# Your objective
Return, exactly as written, every line from the first line of the data below through the line that contains "MOULD_DEPTH = 0.02 * MM".

[Start Supplied information]

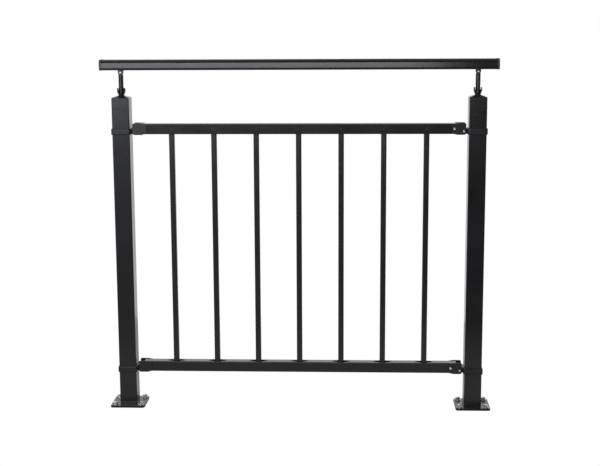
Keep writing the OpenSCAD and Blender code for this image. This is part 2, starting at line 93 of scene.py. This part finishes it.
def surface(name, **constant):
    """A new material with a Principled shader. constant holds the sockets that don't vary."""
    material = bpy.data.materials.new(name)
    material.use_nodes = True
    wiring = Wiring(material.node_tree)
    shader = wiring.add("ShaderNodeBsdfPrincipled")
    for socket, value in constant.items():
        shader.inputs[socket.replace("_", " ")].default_value = value
    wiring.add("ShaderNodeOutputMaterial", {"Surface": shader.outputs["BSDF"]})
    return material, wiring, shader


def connect(wiring, shader, **sockets):
    for socket, value in sockets.items():
        wiring.tree.links.new(value, shader.inputs[socket.replace("_", " ")])


# ---------- Finishes ----------

# The cosine between the softened and the true normal, on a flat face and on an edge.
FLAT_COSINE, EDGE_COSINE = 0.985, 0.80

# Powder coat. The patches and the rubbed edges are its own shade times a gain.
DARK_PATCH, LIGHT_PATCH = 0.82, 1.25
RUBBED_GAIN, RUBBED_LIFT = 3.0, 0.004
DUST = (0.30, 0.29, 0.28, 1)
DUST_COVER, DUST_ROUGHNESS = 0.03, 0.05
GLOSS_VARIATION, EDGE_POLISH = 0.025, 0.04
PEEL_DEPTH, GRAIN_DEPTH = 0.012 * MM, 0.0015 * MM

# Bright steel.
CLEAN_STEEL, DULL_STEEL = (0.76, 0.76, 0.77, 1), (0.62, 0.62, 0.63, 1)
STEEL_EDGE = (0.86, 0.86, 0.87, 1)
SCRATCH_DEPTH = 0.008 * MM

# Nylon.
NYLON_DARK, NYLON_LIGHT = (0.015, 0.015, 0.016, 1), (0.021, 0.021, 0.022, 1)
NYLON_EDGE = (0.05, 0.05, 0.052, 1)
MOULD_DEPTH = 0.02 * MM


def edge_mask(wiring, radius):
    """1 along sharp edges and 0 on flat faces, with the softened normal that goes with it."""
    rounded = wiring.add("ShaderNodeBevel", {"Radius": radius}, samples=6).outputs["Normal"]
    flat = wiring.add("ShaderNodeNewGeometry").outputs["True Normal"]
    cosine = wiring.add("ShaderNodeVectorMath", {0: rounded, 1: flat}, operation="DOT_PRODUCT")
    return wiring.spread(cosine.outputs["Value"], FLAT_COSINE, EDGE_COSINE, 0.0, 1.0), rounded


def shaded(colour, gain, lift=0.0):
    return [part * gain + lift for part in colour] + [1]


def powder_coat(name, shade, roughness, peel=1.0, edge=0.7 * MM):
    """Satin black powder coat: orange peel, a fine grain, thin paint on the edges and some dust."""
    material, wiring, shader = surface(name, IOR=1.42)
    where = wiring.place()
    worn, rounded = edge_mask(wiring, edge)

    mottle = wiring.noise(where, 90 * MM, detail=4, roughness=0.6)
    cloud = wiring.noise(where, 9 * MM, detail=3)
    peel_height = wiring.noise(where, 2.2 * MM, detail=2)
    grain_height = wiring.noise(where, 0.5 * MM, detail=1)

    up = wiring.xyz(wiring.add("ShaderNodeNewGeometry").outputs["Normal"])[2]
    facing_up = wiring.spread(up, 0.5, 0.95, 0.0, 1.0, smooth=True)
    specks = wiring.noise(where, 3 * MM, detail=5, roughness=0.7)
    dust = wiring.times(facing_up, wiring.spread(specks, 0.42, 0.72, 0.15, 1.0))

    patches = wiring.spread(mottle, 0.3, 0.7, 0.0, 1.0)
    coat = wiring.mix(patches, shaded(shade, DARK_PATCH), shaded(shade, LIGHT_PATCH))
    rubbed = wiring.times(worn, wiring.spread(cloud, 0.35, 0.65, 0.15, 0.7))
    coat = wiring.mix(rubbed, coat, shaded(shade, RUBBED_GAIN, RUBBED_LIFT))
    coat = wiring.mix(wiring.times(dust, DUST_COVER), coat, DUST)

    gloss_noise = wiring.plus(mottle, wiring.times(cloud, 0.5))
    glossy, dull = roughness - GLOSS_VARIATION, roughness + GLOSS_VARIATION
    rough = wiring.spread(gloss_noise, 0.45, 1.05, glossy, dull)
    rough = wiring.plus(rough, wiring.times(dust, DUST_ROUGHNESS))
    rough = wiring.minus(rough, wiring.times(worn, EDGE_POLISH))

    normal = wiring.bump(peel_height, PEEL_DEPTH * peel, rounded)
    normal = wiring.bump(grain_height, GRAIN_DEPTH * peel, normal)
    connect(wiring, shader, Base_Color=coat, Roughness=rough, Normal=normal)
    return material


def bright_steel(name):
    """Plain bright fastener steel with fine turning marks and a few dull patches."""
    material, wiring, shader = surface(name, Metallic=1.0)
    where = wiring.place()
    worn, rounded = edge_mask(wiring, 0.4 * MM)

    patches = wiring.noise(where, 4 * MM, detail=4, roughness=0.6)
    steel = wiring.mix(wiring.spread(patches, 0.35, 0.7, 0.0, 1.0), CLEAN_STEEL, DULL_STEEL)
    steel = wiring.mix(wiring.times(worn, 0.5), steel, STEEL_EDGE)
    rough = wiring.spread(patches, 0.3, 0.7, 0.18, 0.30)

    squeezed = wiring.add("ShaderNodeMapping", {"Vector": where, "Scale": (1.0, 1.0, 9.0)})
    scratches = wiring.noise(squeezed.outputs["Vector"], 1.2 * MM, detail=3, roughness=0.7)
    normal = wiring.bump(scratches, SCRATCH_DEPTH, rounded)
    connect(wiring, shader, Base_Color=steel, Roughness=rough, Normal=normal)
    return material


def moulded_plastic(name):
    """Black nylon with the fine spark-eroded texture of a moulding tool."""
    material, wiring, shader = surface(name, IOR=1.5)
    where = wiring.place()
    worn, rounded = edge_mask(wiring, 0.6 * MM)

    cloud = wiring.noise(where, 12 * MM, detail=3)
    nylon = wiring.mix(wiring.spread(cloud, 0.35, 0.65, 0.0, 1.0), NYLON_DARK, NYLON_LIGHT)
    nylon = wiring.mix(wiring.times(worn, 0.4), nylon, NYLON_EDGE)
    rough = wiring.spread(cloud, 0.3, 0.7, 0.40, 0.48)

    texture = wiring.noise(where, 0.7 * MM, detail=3, roughness=0.65)
    normal = wiring.bump(texture, MOULD_DEPTH, rounded)
    connect(wiring, shader, Base_Color=nylon, Roughness=rough, Normal=normal)
    return material


BLACK = (0.0048, 0.0049, 0.0053)
# Painted light: the balusters get the same black coat made about half again lighter, so that they
# read brighter.
BALUSTER_BLACK_WITH_PAINTED_LIGHT = (0.0074, 0.0076, 0.0082)
FITTING_BLACK = (0.0043, 0.0044, 0.0048)
STEEL_BLACK = (0.0040, 0.0040, 0.0042)

FINISHES = {
    "post_coat": powder_coat("Post powder coat", BLACK, 0.19),
    "rail_coat": powder_coat("Rail powder coat", BLACK, 0.145),
    # The balusters take the lightened black, which is painted light.
    "baluster_coat": powder_coat("Baluster powder coat lightened as painted light", BALUSTER_BLACK_WITH_PAINTED_LIGHT, 0.19),
    "fitting_coat": powder_coat("Cast fitting powder coat", FITTING_BLACK, 0.23, peel=1.1),
    "end_cap": moulded_plastic("Moulded nylon"),
    "black_steel": powder_coat("Blackened steel", STEEL_BLACK, 0.30, edge=0.3 * MM),
    "stainless": bright_steel("Bright steel"),
}


def dress():
    """Gives each CAD node the finish that the record names for it."""
    for part in frame["record"]["subparts"]:
        node = frame["nodes"][part["node"]]
        node.data.materials.clear()
        node.data.materials.append(FINISHES[part["material_slot"]])


# ---------- Studio ----------

FLOOR_RADIUS = 1.1
FLOOR_PALE, FLOOR_PALER = (0.91, 0.91, 0.91, 1), (0.93, 0.93, 0.93, 1)

# Levels are brightnesses with white as 1. The backdrop's is in reflections, and the fill's
# is what the walls give as soft light.
BACKDROP_LEVEL = 1.05
FILL_LEVEL = 1.25
FRONT_TINT = (0.93, 0.96, 1.05, 1)

KEY_LEVEL = 6.8
KEY_TINT = (0.95, 0.97, 1.03)
KEY_SIZE = (3.75, 1.24)
KEY_PLACE = (-1.125, -5.0, 1.38)
KEY_TARGET = (-1.125, 0, 1.38)


def floor():
    """A pale floor for the bounced light and for reflections. The camera doesn't see it.

    In reflections it is a dim glow, painted light, dimmest far in front and in a painted shadow
    beside the plates.
    """
    bpy.ops.mesh.primitive_circle_add(vertices=96, radius=FLOOR_RADIUS, fill_type="NGON")
    ground = bpy.context.object
    ground.name = "studio_floor"
    material, wiring, shader = surface("Pale floor", IOR=1.3)
    where = wiring.place()
    tone = wiring.spread(wiring.noise(where, 0.4, detail=3), 0.3, 0.7, 0.0, 1.0)
    rough = wiring.spread(tone, 0.0, 1.0, 0.70, 0.76)
    connect(wiring, shader, Base_Color=wiring.mix(tone, FLOOR_PALE, FLOOR_PALER), Roughness=rough)

    # Painted light: reflections see an emission, not the lit floor. It has a painted shadow beside
    # the plates and painted shade far in front.
    depth = wiring.xyz(where)[1]
    painted_shadow_beside_plates = wiring.spread(wiring.math("ABSOLUTE", depth), 0.06, 0.12, 0.30, 1.0)
    painted_shade_in_front = wiring.spread(depth, -FLOOR_RADIUS, -0.3, 0.30, 0.60)
    level = wiring.times(painted_shadow_beside_plates, painted_shade_in_front)
    painted_glow = wiring.add("ShaderNodeEmission", {"Strength": level})
    glossy = wiring.add("ShaderNodeLightPath").outputs["Is Glossy Ray"]
    branches = {0: glossy, 1: shader.outputs["BSDF"], 2: painted_glow.outputs[0]}
    shown = wiring.add("ShaderNodeMixShader", branches)
    output = wiring.tree.nodes["Material Output"]
    wiring.tree.links.new(shown.outputs[0], output.inputs["Surface"])
    ground.data.materials.append(material)
    ground.visible_camera = False


def studio_walls():
    """White for the lens and the soft light. Reflections see a white backdrop and a dim front."""
    world = bpy.data.worlds.new("Studio")
    bpy.context.scene.world = world
    world.use_nodes = True
    wiring = Wiring(world.node_tree)
    x, y, z = wiring.xyz(wiring.add("ShaderNodeTexCoord").outputs["Generated"])

    # The front is brighter on the left, and fades towards the floor and above the lens.
    front = wiring.spread(x, -0.24, 0.04, 0.60, 0.05, smooth=True)
    front = wiring.times(front, wiring.spread(z, -0.20, -0.07, 0.55, 1.0, smooth=True))
    front = wiring.times(front, wiring.spread(z, 0.05, 0.25, 1.0, 0.45, smooth=True))
    # It is lifted a little at the floor and more overhead.
    front = wiring.plus(front, wiring.spread(z, -0.35, -0.18, 0.12, 0.0))
    front = wiring.plus(front, wiring.spread(z, 0.55, 0.85, 0.0, 0.5, smooth=True))

    # The backdrop reaches nearly overhead, and its upper right is shaded.
    behind = wiring.spread(y, -0.25, 0.15, 0.0, 1.0, smooth=True)
    backdrop = wiring.times(behind, wiring.spread(z, 0.90, 1.0, 1.0, 0.0, smooth=True))
    on_the_right = wiring.spread(x, -0.15, 0.05, 0.0, 0.75, smooth=True)
    shade = wiring.times(on_the_right, wiring.spread(z, 0.45, 0.60, 0.0, 1.0, smooth=True))
    lift = wiring.minus(wiring.minus(BACKDROP_LEVEL, shade), front)
    reflected = wiring.plus(front, wiring.times(backdrop, lift))

    def background(colour, level):
        inputs = {"Color": colour, "Strength": level}
        return wiring.add("ShaderNodeBackground", inputs).outputs[0]

    def choose(factor, otherwise, chosen):
        branches = {0: factor, 1: otherwise, 2: chosen}
        return wiring.add("ShaderNodeMixShader", branches).outputs[0]

    rays = wiring.add("ShaderNodeLightPath").outputs
    mirror = background(wiring.mix(backdrop, FRONT_TINT, WHITE), reflected)
    unseen = choose(rays["Is Glossy Ray"], background(WHITE, FILL_LEVEL), mirror)
    walls = choose(rays["Is Camera Ray"], unseen, background(WHITE, 1.0))
    wiring.add("ShaderNodeOutputWorld", {"Surface": walls})


def softbox():
    """A rectangular softbox far in front, to the left of the lens and above the handrail."""
    width, height = KEY_SIZE
    light = bpy.data.lights.new("key_softbox", "AREA")
    light.shape = "RECTANGLE"
    light.color = KEY_TINT
    light.size, light.size_y = width, height
    light.energy = KEY_LEVEL * pi * width * height
    holder = bpy.data.objects.new("key_softbox", light)
    bpy.context.scene.collection.objects.link(holder)
    holder.location = KEY_PLACE
    aim = Vector(KEY_TARGET) - Vector(KEY_PLACE)
    holder.rotation_euler = aim.to_track_quat("-Z", "Y").to_euler()
    holder.visible_camera = False


def camera():
    """Stands a little right of the middle and above the handrail, and looks slightly down."""
    at = Vector((0.151, -3.438, 1.105))
    turn_left, look_down, roll = radians(2.473), radians(9.755), radians(-0.265)
    lens = bpy.data.cameras.new("camera")
    lens.sensor_width = 36.0
    lens.lens = 72.57
    lens.clip_end = 100
    holder = bpy.data.objects.new("camera", lens)
    bpy.context.scene.collection.objects.link(holder)
    holder.matrix_world = (
        Matrix.Translation(at) @ Matrix.Rotation(turn_left, 4, "Z")
        @ Matrix.Rotation(pi / 2 - look_down, 4, "X") @ Matrix.Rotation(roll, 4, "Z")
    )
    bpy.context.scene.camera = holder


camera()
dress()
floor()
studio_walls()
softbox()
bpy.context.scene.view_settings.view_transform = "Standard"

[End Supplied information]

# Exercise solution
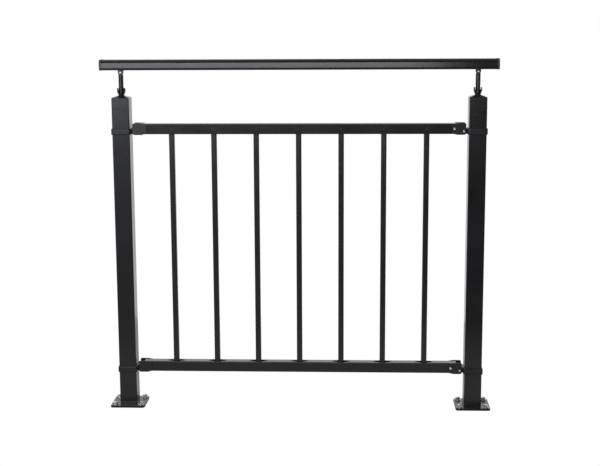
Keep writing the OpenSCAD and Blender code for this image. This is part 2, starting at line 93 of scene.py. This part finishes it.
def surface(name, **constant):
    """A new material with a Principled shader. constant holds the sockets that don't vary."""
    material = bpy.data.materials.new(name)
    material.use_nodes = True
    wiring = Wiring(material.node_tree)
    shader = wiring.add("ShaderNodeBsdfPrincipled")
    for socket, value in constant.items():
        shader.inputs[socket.replace("_", " ")].default_value = value
    wiring.add("ShaderNodeOutputMaterial", {"Surface": shader.outputs["BSDF"]})
    return material, wiring, shader


def connect(wiring, shader, **sockets):
    for socket, value in sockets.items():
        wiring.tree.links.new(value, shader.inputs[socket.replace("_", " ")])


# ---------- Finishes ----------

# The cosine between the softened and the true normal, on a flat face and on an edge.
FLAT_COSINE, EDGE_COSINE = 0.985, 0.80

# Powder coat. The patches and the rubbed edges are its own shade times a gain.
DARK_PATCH, LIGHT_PATCH = 0.82, 1.25
RUBBED_GAIN, RUBBED_LIFT = 3.0, 0.004
DUST = (0.30, 0.29, 0.28, 1)
DUST_COVER, DUST_ROUGHNESS = 0.03, 0.05
GLOSS_VARIATION, EDGE_POLISH = 0.025, 0.04
PEEL_DEPTH, GRAIN_DEPTH = 0.012 * MM, 0.0015 * MM

# Bright steel.
CLEAN_STEEL, DULL_STEEL = (0.76, 0.76, 0.77, 1), (0.62, 0.62, 0.63, 1)
STEEL_EDGE = (0.86, 0.86, 0.87, 1)
SCRATCH_DEPTH = 0.008 * MM

# Nylon.
NYLON_DARK, NYLON_LIGHT = (0.015, 0.015, 0.016, 1), (0.021, 0.021, 0.022, 1)
NYLON_EDGE = (0.05, 0.05, 0.052, 1)
MOULD_DEPTH = 0.02 * MM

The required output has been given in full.